I think the problem of acceptance of smart meters is the future intended use by suppliers, firstly a smart meter can disconnect the customer any time that the supplier wishes to reduce the loading on the supply circuit to balance the usage against energy fed into the supply system, one can speculate that suppliers will delay the capital costs of upgrading supply by limiting how much power a circuit will supply, a benefit for the supplier and definitely not a customer benefit.

Secondly the intention is already stated and the meters have the technology to vary the price being charged at any time when the supplier sees that there is a high demand for power, conversely when demand is low then the supplier will reduce the pricing to encourage more usage, a big advantage for the supplier and only a limited advantage for customers.

Smart meters are great for displaying how much energy is being consumed at any one time but that is incidental to their real purpose which is the benefit for suppliers in manipulating supply and maximising their income, we haven’t seen smart meters being used in that way yet, but it is coming, sorry for being so cynical but you are at the mercy of big business, and they take no prisoners. As customers we have no effective representation against the energy businesses, the current statutory body is a sham and has no real teeth, I won’t mention any government responsibilities to customers as I don’t want this posting being classed as political and being taken down. The energy market is going through major changes with the advent of electric home heating and electric vehicles and energy suppliers will become very powerful businesses, how will they be regulated?

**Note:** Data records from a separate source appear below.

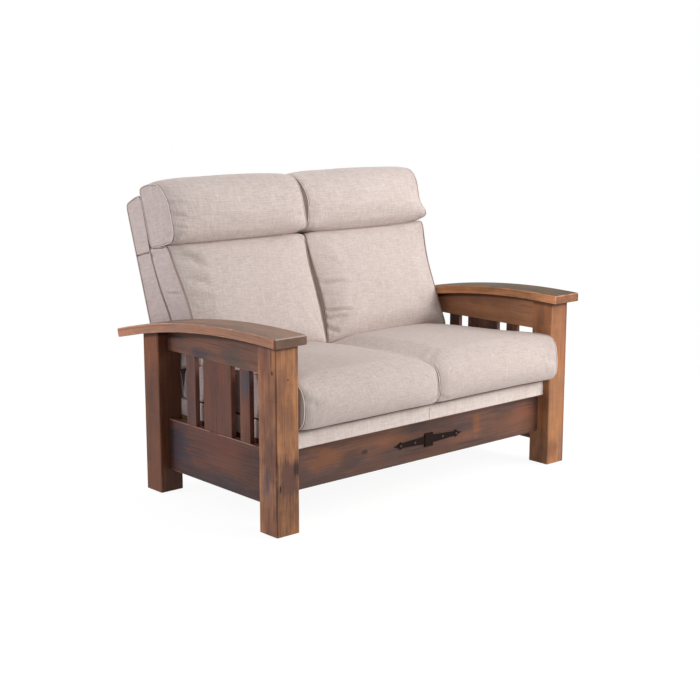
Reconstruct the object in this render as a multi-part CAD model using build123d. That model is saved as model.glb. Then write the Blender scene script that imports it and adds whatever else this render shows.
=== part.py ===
from build123d import *
import math
import os

# Two-seat mission settle: square posts, bowed arms, slatted sides, two sprung seats and two leaning backs.
# Lengths are millimetres and angles are degrees. X runs to the right as seen from the front, Y runs from
# the front to the rear and Z runs up. While the pieces are made, Y is nought on the front faces of the
# front posts. Each piece is moved at the end so that the origin lies on the floor under the middle of the
# settle. The pieces of the right side, which is +X, are modelled and mirrored to the left side.

# Posts and frame
post_size = 89.0
frame_width = 1352.0
frame_depth = 727.0
post_ease = 2.5
joint_fit = 0.15
tenon_thickness = 12.0
tenon_length = 24.0
tenon_shoulder = 15.0
board_ease = 1.5

# Glides under the posts
glide_radius = 14.0
glide_height = 3.0
glide_pin_radius = 1.6
glide_pin_length = 15.0
glide_sides = 16

# Bowed arms
arm_thickness = 30.5
arm_height = 638.0
arm_bow_radius = 3050.0
arm_peak_y = 125.0
arm_front_overhang = 29.4
arm_rear_reach = 124.0
arm_outer_overhang = 26.5
arm_inner_overhang = 11.9
arm_ease = 3.0
arm_seat_gap = 0.3
dowel_radius = 6.0
dowel_in_post = 32.0
dowel_in_arm = 16.0
dowel_spacing = 44.0
dowel_end_gap = 1.0

# Slatted sides
side_rail_thickness = 25.0
side_rail_setback = 40.0
lower_rail_bottom = 79.0
lower_rail_height = 180.0
upper_rail_height = 110.5
upper_tenon_height = 34.0
slat_thickness = 19.0
narrow_slat_width = 51.0
wide_slat_width = 152.0
slat_gap = 47.0
slat_tenon_length = 12.0
slat_tenon_thickness = 9.0
slat_tenon_shoulder = 5.0

# Front and rear rails, the cleats on their inner faces and the stretcher between the cleats
seat_level = 260.0
front_rail_setback = 52.0
rear_rail_setback = 27.0
rail_thickness = 25.0
rail_height = 139.0
cleat_height = 40.0
front_cleat_depth = 30.0
rear_cleat_depth = 60.0
cleat_end_gap = 2.0
stretcher_width = 44.0
stretcher_height = 70.0
stretcher_tenon_length = 12.0
stretcher_tenon_height = 20.0

# Ornamental strap on the front rail, drawn about its own middle
strap_centre_x = 24.0
strap_centre_z = 187.0
strap_thickness = 2.5
strap_half_length = 162.0
strap_root_half = 14.5
strap_neck_share = 0.747
strap_neck_half = 8.0
strap_lobe_share = 0.815
strap_lobe_half = 13.0
strap_hollow_share = 0.2
strap_block_half_width = 19.3
strap_block_half_height = 23.2
strap_block_thickness = 5.0
strap_inner_screw_share = 0.407
strap_screw_head_radius = 3.6
strap_screw_head_height = 2.2
strap_screw_radius = 1.7
strap_screw_length = 16.0
strap_screw_sides = 16

# Screws, bolts and dowels inside the frame, cut with flats in place of their round
fastener_sides = 8
screw_fit = 0.1
screw_tip_gap = 1.0
cleat_screw_radius = 2.5
cleat_screw_head_radius = 4.8
cleat_screw_head_height = 3.0
cleat_screw_bite = 18.0
cleat_screw_inset = 90.0
seat_screw_inset = 110.0
seat_screw_bite = 22.0
back_bolt_radius = 4.0
back_bolt_head_radius = 8.0
back_bolt_head_height = 5.0
back_bolt_bite = 60.0
back_bolt_inset = 120.0
post_screw_bite = 40.0
post_screw_inset = 14.0

# Seat units: a hardwood frame, springs in clips, a pad and a cloth cover
seat_split_gap = 2.0
seat_side_gap = 2.0
seat_back_gap = 2.0
deck_overhang = 26.0
cover_wall = 3.0
cover_ease = 4.0
cover_lift = 2.0
cover_slack = 0.3
seat_rail_depth = 89.0
seat_frame_height = 38.0
seat_side_rail_width = 38.0
deck_pad_thickness = 13.0
springs_per_seat = 4
spring_wire = 4.0
spring_width = 48.0
spring_corner = 10.0
spring_bars = 9
clip_leaf = 1.2
clip_depth = 14.0
clip_width = 22.0
clip_play = 0.2
dust_cloth = 1.0
dust_cloth_gap = 2.0

# Back units, measured ahead of the back's rear face and up along its lean
back_lean = 18.1
back_foot_overhang = 13.3
back_side_gap = 2.0
back_depth = 87.0
back_height = 742.0
back_board_thickness = 20.0
back_rail_thickness = 20.0
back_rail_height = 60.0
back_rail_shares = (0.45, 0.96)
back_foot_rail_depth = 45.0
back_foot_rail_height = 38.0
webbing_thickness = 1.5
webbing_width = 50.0
webbing_shares = (0.3, 0.42, 0.54, 0.66, 0.78)

# Filler blocks between the back frames and the rear posts
spacer_foot = 30.0
spacer_width = 35.0
spacer_height = 70.0

# Loose seat cushions and the cushions sewn to the backs
cushion_gap = 0.5
cushion_split_gap = 1.0
cushion_side_gap = 2.0
seat_cushion_height = 168.0
seat_cushion_overhang = 36.0
seat_cushion_setback = 2.8
back_cushion_depth = 200.0
back_cushion_height = 410.0
back_cushion_tuck_share = 0.4
headrest_depth = 200.0
headrest_height = 245.0
headrest_gap = 8.0
cushion_scoop = 8.0
scoop_land = 12.0
seat_scoop_share = 0.84
cushion_section_places = (-1.0, -0.7, 0.7, 1.0)
cushion_section_draws = (1.0, 0.1, 0.1, 1.0)

cut_overrun = 5.0

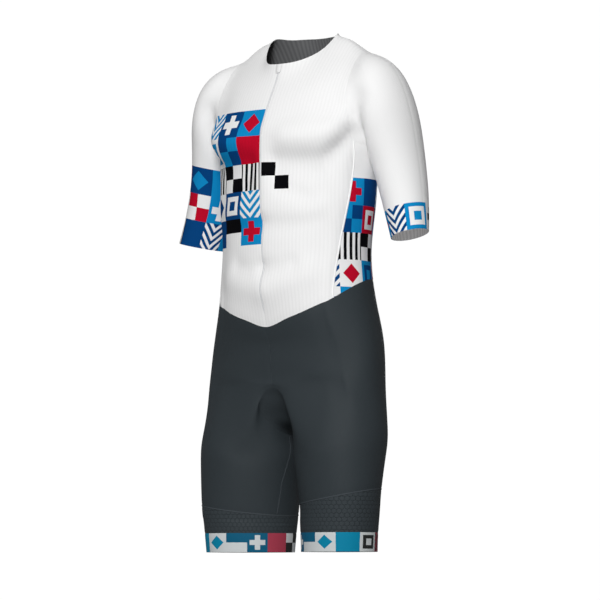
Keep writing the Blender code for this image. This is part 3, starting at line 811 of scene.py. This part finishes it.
def knit_stitches(across, along):
    """Height of a plain knit's small round stitches."""
    return (across / KNIT_PITCH).wave() * (along / KNIT_PITCH).wave()


def ribbed_white(name, blocks):
    """White rib knit with any printed blocks on it, its grooves darkened with painted shade."""
    made, shader, across, along = new_cloth(name, 0.85, 0.05)
    ridge = (across / RIB_PITCH).wave().math("POWER", RIB_ROUNDNESS)
    colour = WHITE
    for block in blocks:
        ink, inside = printed(across, along, block)
        colour = inside.pick(colour, ink)
    # painted shade in the grooves, laid over the white and the print
    shade = ridge.pick(RIB_GROOVE_PAINTED_SHADE, (1, 1, 1, 1))
    shaded = shade.node("ShaderNodeMix", {"data_type": "RGBA", "blend_type": "MULTIPLY"},
                        {0: 1.0, 6: colour, 7: shade}, 2)
    finish_cloth(shader, shaded, ridge + knit_stitches(across, along) * KNIT_SHARE, RIB_RELIEF)
    return made


CHEST_PRINT = Block(-0.141, (0.053, 0.0487), -4, tiles(
    "white, chevron white sky, plus white navy, diamond red sky, white",
    "half navy sky, frame sky white, checks navy sky, red, white",
    "bars black white, bars black white, checks black white, bars black white, checks black white",
    "red, diamond navy white, frame white navy, chevron sky white, white",
    "white, navy, half black white, plus red sky, white",
))
rib_knit = ribbed_white("rib_knit_front", [CHEST_PRINT])
# The body's inner face is white knit painted dark grey: painted shade for the shadow inside the
# suit.
painted_shade_inside = inside_material("inside_of_body_painted_shade", (0.16, 0.163, 0.168, 1))


def zip_gap(height, beside_zip):
    """Half of a width (m) that is beside_zip mm along the zip and closes up at its lower end."""
    share = min(max((height - ZIP_TIP) / (ZIP_END - ZIP_TIP), 0), 1)
    return (SEAM_CLEAR + (beside_zip - SEAM_CLEAR) * share) * MM


def zip_edge(outer, cut_line):
    """Beside the zip a front stops short of the centre line; below it the two fronts meet."""
    side = 1 if outer[:, 0].mean() > 0 else -1
    for k, place in enumerate(cut_line):
        if abs(place[0]) < ON_CENTRE * MM:
            outer[k, 0] = side * zip_gap(place[2] / MM, ZIP_EDGE)


for side in (1, -1):
    front = panel_of_cloth(side_name("front", side), (rib_knit, painted_shade_inside), upright_grain,
                           edge_rule=zip_edge)

# ---- Back ---------------------------------------------------------------------------------
# One piece of the same ribbed knit from the shoulder seams to the waist, sewn to the side
# panels and to the backs of the sleeves; plain white all over.
back_knit = ribbed_white("rib_knit_back", [])
back = panel_of_cloth("back", (back_knit, painted_shade_inside), upright_grain)

# ---- Side panels --------------------------------------------------------------------------
# Long panels of smooth white knit under the arms, plain at the top and printed below. Each is
# joined to the front and the back by a flat raised seam, a narrow band of cover stitching.
SIDE_PRINT = Block(-0.268, (0.050, 0.0487), 1, tiles(
    "frame sky navy, half sky white, plus red sky, navy, chevron white sky",
    "sky, diamond white navy, checks sky navy, frame white red, half navy sky",
    "checks black white, bars black white, bars black white, checks black white, bars black white",
    "half red white, chevron navy white, diamond red white, frame navy sky, red",
    "sky, plus navy white, half sky navy, bars black white, diamond white red",
))
SMOOTH_RELIEF = 0.00012
SIDE_SEAM = (1.5, 0.6)  # half width and height of the stitching (mm)
SEAM_PROFILE = ((-1, -0.6), (-1, 0.1), (-0.7, 0.75), (0, 1), (0.7, 0.75), (1, 0.1), (1, -0.6))


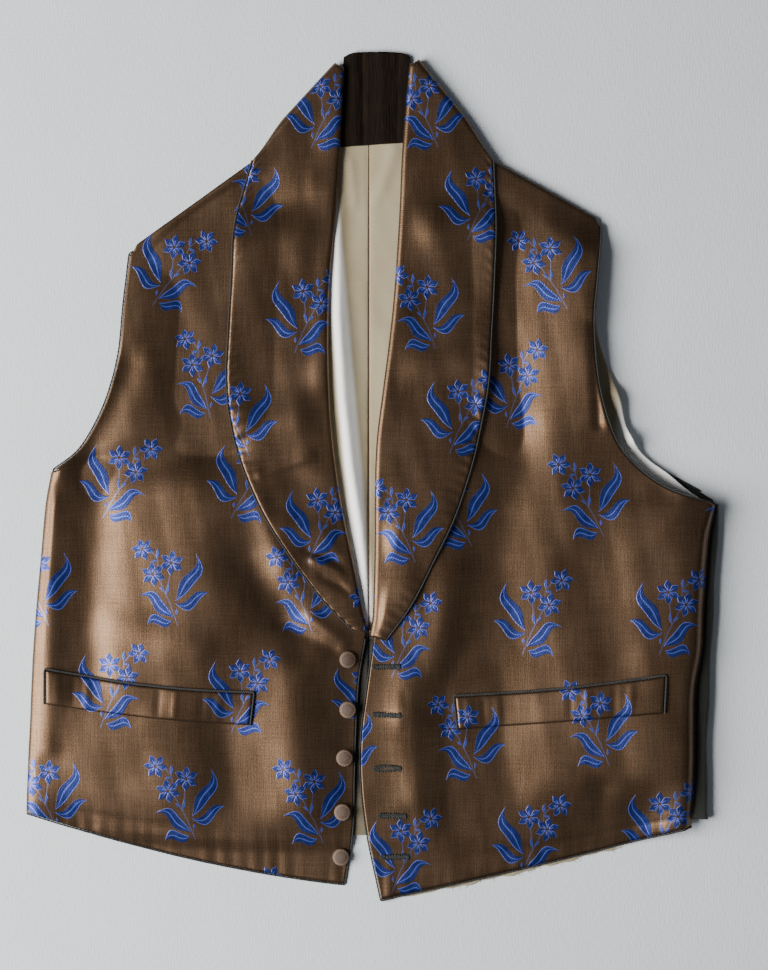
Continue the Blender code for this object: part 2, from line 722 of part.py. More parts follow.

In respect of smart meters, I feel particularly aggrieved that as a consumer I am expected to fund the provision of meters that are for the benefit of the energy suppliers, they should be funding the roll out of this technology from the huge profits that they have made in the past by overcharging customers in times gone by. I am glad that I took the plunge a few years ago to install solar panels and batteries, if I could, I would supplement that with a wind turbine in my garden, any means to reduce how much electricity I have to purchase is welcome, as electricity prices continue to rise then solar generation will make more financial sense. Dave W

Speedy Builder522/01/2022 12:49:03
2594 forum posts
208 photos

here in France, we have LINKY "smart meters". You access the data by your "smart" phone, but you can only see historic data so as far as I can see, they are of little practical use to the user. To see actual live usage, you have to be at the meter and as our is by the front gate, it aint going to happen. I can't find any reference to a remote reading device however there are some user accessible contacts that could be used to see the consumed energy pulses.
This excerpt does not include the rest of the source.